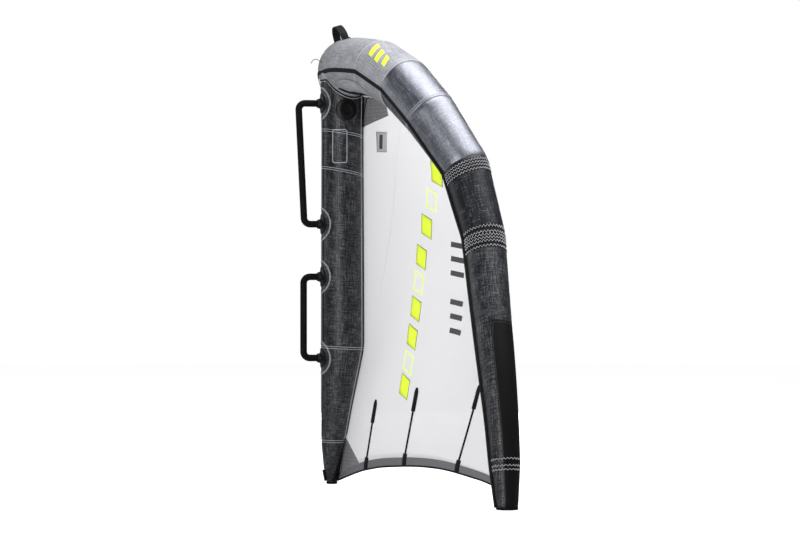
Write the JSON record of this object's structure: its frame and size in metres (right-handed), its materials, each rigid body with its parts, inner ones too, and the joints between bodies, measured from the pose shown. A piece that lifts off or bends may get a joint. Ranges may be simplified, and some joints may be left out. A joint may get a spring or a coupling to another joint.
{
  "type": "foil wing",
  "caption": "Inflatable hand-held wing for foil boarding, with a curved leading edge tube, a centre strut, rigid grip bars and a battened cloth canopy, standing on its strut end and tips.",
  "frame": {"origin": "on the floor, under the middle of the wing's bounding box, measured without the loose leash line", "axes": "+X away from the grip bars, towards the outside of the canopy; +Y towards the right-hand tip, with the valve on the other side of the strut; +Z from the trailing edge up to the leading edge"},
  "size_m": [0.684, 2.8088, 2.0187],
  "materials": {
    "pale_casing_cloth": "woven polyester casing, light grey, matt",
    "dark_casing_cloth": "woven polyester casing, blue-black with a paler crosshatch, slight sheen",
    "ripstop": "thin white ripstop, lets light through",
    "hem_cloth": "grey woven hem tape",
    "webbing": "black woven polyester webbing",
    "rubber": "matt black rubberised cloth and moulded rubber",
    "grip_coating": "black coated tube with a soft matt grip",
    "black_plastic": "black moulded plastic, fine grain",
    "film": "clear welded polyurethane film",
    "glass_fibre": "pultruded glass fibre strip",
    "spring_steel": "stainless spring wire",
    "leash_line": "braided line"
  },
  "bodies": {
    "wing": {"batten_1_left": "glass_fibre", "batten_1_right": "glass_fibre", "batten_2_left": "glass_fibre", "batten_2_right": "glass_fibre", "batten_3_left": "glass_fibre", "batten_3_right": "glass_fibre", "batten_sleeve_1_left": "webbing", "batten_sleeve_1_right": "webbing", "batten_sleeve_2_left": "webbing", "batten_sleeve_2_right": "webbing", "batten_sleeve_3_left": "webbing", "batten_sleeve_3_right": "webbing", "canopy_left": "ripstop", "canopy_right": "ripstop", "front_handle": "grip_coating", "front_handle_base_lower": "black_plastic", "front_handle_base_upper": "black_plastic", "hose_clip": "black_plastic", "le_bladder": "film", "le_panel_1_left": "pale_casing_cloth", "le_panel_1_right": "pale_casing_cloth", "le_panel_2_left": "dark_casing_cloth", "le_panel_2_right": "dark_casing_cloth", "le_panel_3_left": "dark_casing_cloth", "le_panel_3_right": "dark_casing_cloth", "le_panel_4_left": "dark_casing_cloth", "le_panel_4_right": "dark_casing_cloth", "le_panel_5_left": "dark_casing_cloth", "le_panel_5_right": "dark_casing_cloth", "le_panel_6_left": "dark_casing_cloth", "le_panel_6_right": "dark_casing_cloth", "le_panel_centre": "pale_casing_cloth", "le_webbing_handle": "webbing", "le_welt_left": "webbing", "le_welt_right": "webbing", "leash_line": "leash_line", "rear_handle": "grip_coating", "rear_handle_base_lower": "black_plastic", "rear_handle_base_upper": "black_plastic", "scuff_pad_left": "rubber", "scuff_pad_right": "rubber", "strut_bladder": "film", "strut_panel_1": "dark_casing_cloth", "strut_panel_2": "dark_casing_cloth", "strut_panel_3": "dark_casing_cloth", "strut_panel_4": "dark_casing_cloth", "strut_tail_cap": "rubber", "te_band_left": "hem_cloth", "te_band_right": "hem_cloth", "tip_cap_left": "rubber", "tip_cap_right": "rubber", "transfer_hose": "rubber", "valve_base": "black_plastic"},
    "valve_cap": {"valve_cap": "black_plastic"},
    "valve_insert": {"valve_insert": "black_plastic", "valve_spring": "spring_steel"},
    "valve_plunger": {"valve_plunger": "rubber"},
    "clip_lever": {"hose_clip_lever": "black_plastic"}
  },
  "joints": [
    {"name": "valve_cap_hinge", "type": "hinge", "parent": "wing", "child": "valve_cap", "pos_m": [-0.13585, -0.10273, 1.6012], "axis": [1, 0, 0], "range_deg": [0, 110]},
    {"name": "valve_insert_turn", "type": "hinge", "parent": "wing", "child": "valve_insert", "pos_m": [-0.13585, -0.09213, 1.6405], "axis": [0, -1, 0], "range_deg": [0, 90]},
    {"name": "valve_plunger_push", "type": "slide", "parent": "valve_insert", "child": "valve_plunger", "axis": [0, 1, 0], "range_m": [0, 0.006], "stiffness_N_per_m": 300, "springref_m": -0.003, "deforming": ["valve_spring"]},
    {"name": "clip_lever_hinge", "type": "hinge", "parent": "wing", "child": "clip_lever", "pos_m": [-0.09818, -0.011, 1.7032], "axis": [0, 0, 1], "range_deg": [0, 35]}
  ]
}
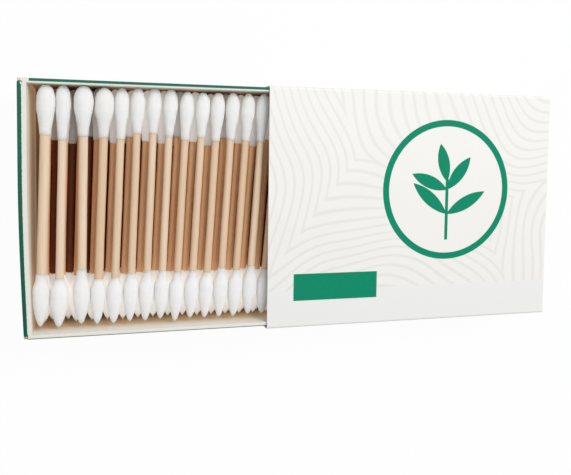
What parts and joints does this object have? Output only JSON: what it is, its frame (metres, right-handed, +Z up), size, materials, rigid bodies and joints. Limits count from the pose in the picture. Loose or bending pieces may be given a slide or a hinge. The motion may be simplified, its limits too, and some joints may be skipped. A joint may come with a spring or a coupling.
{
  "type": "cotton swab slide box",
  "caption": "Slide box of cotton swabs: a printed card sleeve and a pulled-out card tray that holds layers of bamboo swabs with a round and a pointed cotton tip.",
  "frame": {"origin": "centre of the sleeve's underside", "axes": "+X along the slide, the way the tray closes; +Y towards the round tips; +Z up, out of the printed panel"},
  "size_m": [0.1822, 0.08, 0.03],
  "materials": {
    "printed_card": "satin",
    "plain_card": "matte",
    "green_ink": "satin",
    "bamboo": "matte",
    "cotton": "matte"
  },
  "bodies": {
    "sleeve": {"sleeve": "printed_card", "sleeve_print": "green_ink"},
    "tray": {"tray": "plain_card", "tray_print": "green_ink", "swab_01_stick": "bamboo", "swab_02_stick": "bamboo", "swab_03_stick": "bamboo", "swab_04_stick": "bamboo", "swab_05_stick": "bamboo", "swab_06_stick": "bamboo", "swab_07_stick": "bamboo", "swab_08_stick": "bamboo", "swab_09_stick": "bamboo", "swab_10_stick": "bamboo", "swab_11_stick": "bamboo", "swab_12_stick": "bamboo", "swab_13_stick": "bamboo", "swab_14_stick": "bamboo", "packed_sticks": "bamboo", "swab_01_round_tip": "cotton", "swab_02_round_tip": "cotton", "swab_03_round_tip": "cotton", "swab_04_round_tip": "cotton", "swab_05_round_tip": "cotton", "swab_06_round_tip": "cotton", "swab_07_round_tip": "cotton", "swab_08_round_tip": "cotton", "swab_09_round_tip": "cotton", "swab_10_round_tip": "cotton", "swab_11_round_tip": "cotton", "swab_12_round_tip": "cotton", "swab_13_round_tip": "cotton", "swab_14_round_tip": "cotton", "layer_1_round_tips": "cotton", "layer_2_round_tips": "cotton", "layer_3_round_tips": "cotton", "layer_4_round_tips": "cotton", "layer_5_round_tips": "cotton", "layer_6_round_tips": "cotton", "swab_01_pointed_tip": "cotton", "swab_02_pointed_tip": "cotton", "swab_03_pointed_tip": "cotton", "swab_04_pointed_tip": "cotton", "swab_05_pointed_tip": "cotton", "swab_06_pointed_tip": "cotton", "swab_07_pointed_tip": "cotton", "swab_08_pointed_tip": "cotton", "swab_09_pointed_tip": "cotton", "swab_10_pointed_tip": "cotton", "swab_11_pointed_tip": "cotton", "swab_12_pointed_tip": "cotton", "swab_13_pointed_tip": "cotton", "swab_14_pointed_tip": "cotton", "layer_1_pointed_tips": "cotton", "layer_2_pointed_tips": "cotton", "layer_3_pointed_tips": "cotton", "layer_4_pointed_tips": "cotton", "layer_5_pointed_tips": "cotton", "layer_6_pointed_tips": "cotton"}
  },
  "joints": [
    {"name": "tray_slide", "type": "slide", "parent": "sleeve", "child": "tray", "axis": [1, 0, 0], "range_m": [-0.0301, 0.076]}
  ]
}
**********
*THE EXERCISE*:
Every entry must be output again, exactly as written above.

*FULL SOLUTION*:
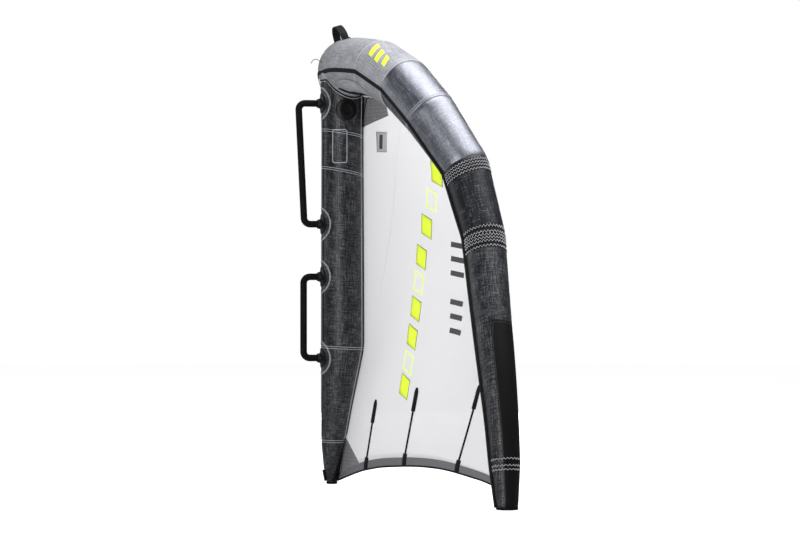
Write the JSON record of this object's structure: its frame and size in metres (right-handed), its materials, each rigid body with its parts, inner ones too, and the joints between bodies, measured from the pose shown. A piece that lifts off or bends may get a joint. Ranges may be simplified, and some joints may be left out. A joint may get a spring or a coupling to another joint.
{
  "type": "foil wing",
  "caption": "Inflatable hand-held wing for foil boarding, with a curved leading edge tube, a centre strut, rigid grip bars and a battened cloth canopy, standing on its strut end and tips.",
  "frame": {"origin": "on the floor, under the middle of the wing's bounding box, measured without the loose leash line", "axes": "+X away from the grip bars, towards the outside of the canopy; +Y towards the right-hand tip, with the valve on the other side of the strut; +Z from the trailing edge up to the leading edge"},
  "size_m": [0.684, 2.8088, 2.0187],
  "materials": {
    "pale_casing_cloth": "woven polyester casing, light grey, matt",
    "dark_casing_cloth": "woven polyester casing, blue-black with a paler crosshatch, slight sheen",
    "ripstop": "thin white ripstop, lets light through",
    "hem_cloth": "grey woven hem tape",
    "webbing": "black woven polyester webbing",
    "rubber": "matt black rubberised cloth and moulded rubber",
    "grip_coating": "black coated tube with a soft matt grip",
    "black_plastic": "black moulded plastic, fine grain",
    "film": "clear welded polyurethane film",
    "glass_fibre": "pultruded glass fibre strip",
    "spring_steel": "stainless spring wire",
    "leash_line": "braided line"
  },
  "bodies": {
    "wing": {"batten_1_left": "glass_fibre", "batten_1_right": "glass_fibre", "batten_2_left": "glass_fibre", "batten_2_right": "glass_fibre", "batten_3_left": "glass_fibre", "batten_3_right": "glass_fibre", "batten_sleeve_1_left": "webbing", "batten_sleeve_1_right": "webbing", "batten_sleeve_2_left": "webbing", "batten_sleeve_2_right": "webbing", "batten_sleeve_3_left": "webbing", "batten_sleeve_3_right": "webbing", "canopy_left": "ripstop", "canopy_right": "ripstop", "front_handle": "grip_coating", "front_handle_base_lower": "black_plastic", "front_handle_base_upper": "black_plastic", "hose_clip": "black_plastic", "le_bladder": "film", "le_panel_1_left": "pale_casing_cloth", "le_panel_1_right": "pale_casing_cloth", "le_panel_2_left": "dark_casing_cloth", "le_panel_2_right": "dark_casing_cloth", "le_panel_3_left": "dark_casing_cloth", "le_panel_3_right": "dark_casing_cloth", "le_panel_4_left": "dark_casing_cloth", "le_panel_4_right": "dark_casing_cloth", "le_panel_5_left": "dark_casing_cloth", "le_panel_5_right": "dark_casing_cloth", "le_panel_6_left": "dark_casing_cloth", "le_panel_6_right": "dark_casing_cloth", "le_panel_centre": "pale_casing_cloth", "le_webbing_handle": "webbing", "le_welt_left": "webbing", "le_welt_right": "webbing", "leash_line": "leash_line", "rear_handle": "grip_coating", "rear_handle_base_lower": "black_plastic", "rear_handle_base_upper": "black_plastic", "scuff_pad_left": "rubber", "scuff_pad_right": "rubber", "strut_bladder": "film", "strut_panel_1": "dark_casing_cloth", "strut_panel_2": "dark_casing_cloth", "strut_panel_3": "dark_casing_cloth", "strut_panel_4": "dark_casing_cloth", "strut_tail_cap": "rubber", "te_band_left": "hem_cloth", "te_band_right": "hem_cloth", "tip_cap_left": "rubber", "tip_cap_right": "rubber", "transfer_hose": "rubber", "valve_base": "black_plastic"},
    "valve_cap": {"valve_cap": "black_plastic"},
    "valve_insert": {"valve_insert": "black_plastic", "valve_spring": "spring_steel"},
    "valve_plunger": {"valve_plunger": "rubber"},
    "clip_lever": {"hose_clip_lever": "black_plastic"}
  },
  "joints": [
    {"name": "valve_cap_hinge", "type": "hinge", "parent": "wing", "child": "valve_cap", "pos_m": [-0.13585, -0.10273, 1.6012], "axis": [1, 0, 0], "range_deg": [0, 110]},
    {"name": "valve_insert_turn", "type": "hinge", "parent": "wing", "child": "valve_insert", "pos_m": [-0.13585, -0.09213, 1.6405], "axis": [0, -1, 0], "range_deg": [0, 90]},
    {"name": "valve_plunger_push", "type": "slide", "parent": "valve_insert", "child": "valve_plunger", "axis": [0, 1, 0], "range_m": [0, 0.006], "stiffness_N_per_m": 300, "springref_m": -0.003, "deforming": ["valve_spring"]},
    {"name": "clip_lever_hinge", "type": "hinge", "parent": "wing", "child": "clip_lever", "pos_m": [-0.09818, -0.011, 1.7032], "axis": [0, 0, 1], "range_deg": [0, 35]}
  ]
}
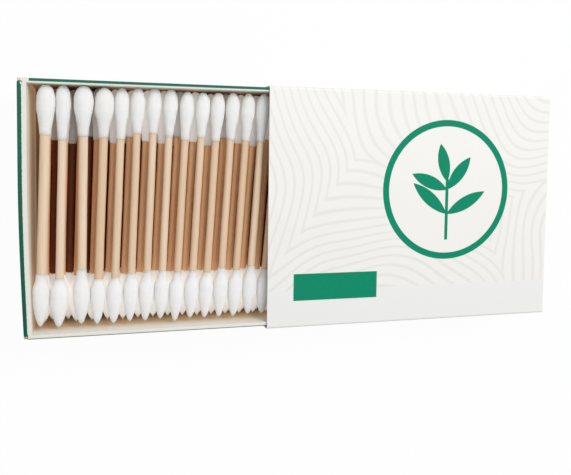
What parts and joints does this object have? Output only JSON: what it is, its frame (metres, right-handed, +Z up), size, materials, rigid bodies and joints. Limits count from the pose in the picture. Loose or bending pieces may be given a slide or a hinge. The motion may be simplified, its limits too, and some joints may be skipped. A joint may come with a spring or a coupling.
{
  "type": "cotton swab slide box",
  "caption": "Slide box of cotton swabs: a printed card sleeve and a pulled-out card tray that holds layers of bamboo swabs with a round and a pointed cotton tip.",
  "frame": {"origin": "centre of the sleeve's underside", "axes": "+X along the slide, the way the tray closes; +Y towards the round tips; +Z up, out of the printed panel"},
  "size_m": [0.1822, 0.08, 0.03],
  "materials": {
    "printed_card": "satin",
    "plain_card": "matte",
    "green_ink": "satin",
    "bamboo": "matte",
    "cotton": "matte"
  },
  "bodies": {
    "sleeve": {"sleeve": "printed_card", "sleeve_print": "green_ink"},
    "tray": {"tray": "plain_card", "tray_print": "green_ink", "swab_01_stick": "bamboo", "swab_02_stick": "bamboo", "swab_03_stick": "bamboo", "swab_04_stick": "bamboo", "swab_05_stick": "bamboo", "swab_06_stick": "bamboo", "swab_07_stick": "bamboo", "swab_08_stick": "bamboo", "swab_09_stick": "bamboo", "swab_10_stick": "bamboo", "swab_11_stick": "bamboo", "swab_12_stick": "bamboo", "swab_13_stick": "bamboo", "swab_14_stick": "bamboo", "packed_sticks": "bamboo", "swab_01_round_tip": "cotton", "swab_02_round_tip": "cotton", "swab_03_round_tip": "cotton", "swab_04_round_tip": "cotton", "swab_05_round_tip": "cotton", "swab_06_round_tip": "cotton", "swab_07_round_tip": "cotton", "swab_08_round_tip": "cotton", "swab_09_round_tip": "cotton", "swab_10_round_tip": "cotton", "swab_11_round_tip": "cotton", "swab_12_round_tip": "cotton", "swab_13_round_tip": "cotton", "swab_14_round_tip": "cotton", "layer_1_round_tips": "cotton", "layer_2_round_tips": "cotton", "layer_3_round_tips": "cotton", "layer_4_round_tips": "cotton", "layer_5_round_tips": "cotton", "layer_6_round_tips": "cotton", "swab_01_pointed_tip": "cotton", "swab_02_pointed_tip": "cotton", "swab_03_pointed_tip": "cotton", "swab_04_pointed_tip": "cotton", "swab_05_pointed_tip": "cotton", "swab_06_pointed_tip": "cotton", "swab_07_pointed_tip": "cotton", "swab_08_pointed_tip": "cotton", "swab_09_pointed_tip": "cotton", "swab_10_pointed_tip": "cotton", "swab_11_pointed_tip": "cotton", "swab_12_pointed_tip": "cotton", "swab_13_pointed_tip": "cotton", "swab_14_pointed_tip": "cotton", "layer_1_pointed_tips": "cotton", "layer_2_pointed_tips": "cotton", "layer_3_pointed_tips": "cotton", "layer_4_pointed_tips": "cotton", "layer_5_pointed_tips": "cotton", "layer_6_pointed_tips": "cotton"}
  },
  "joints": [
    {"name": "tray_slide", "type": "slide", "parent": "sleeve", "child": "tray", "axis": [1, 0, 0], "range_m": [-0.0301, 0.076]}
  ]
}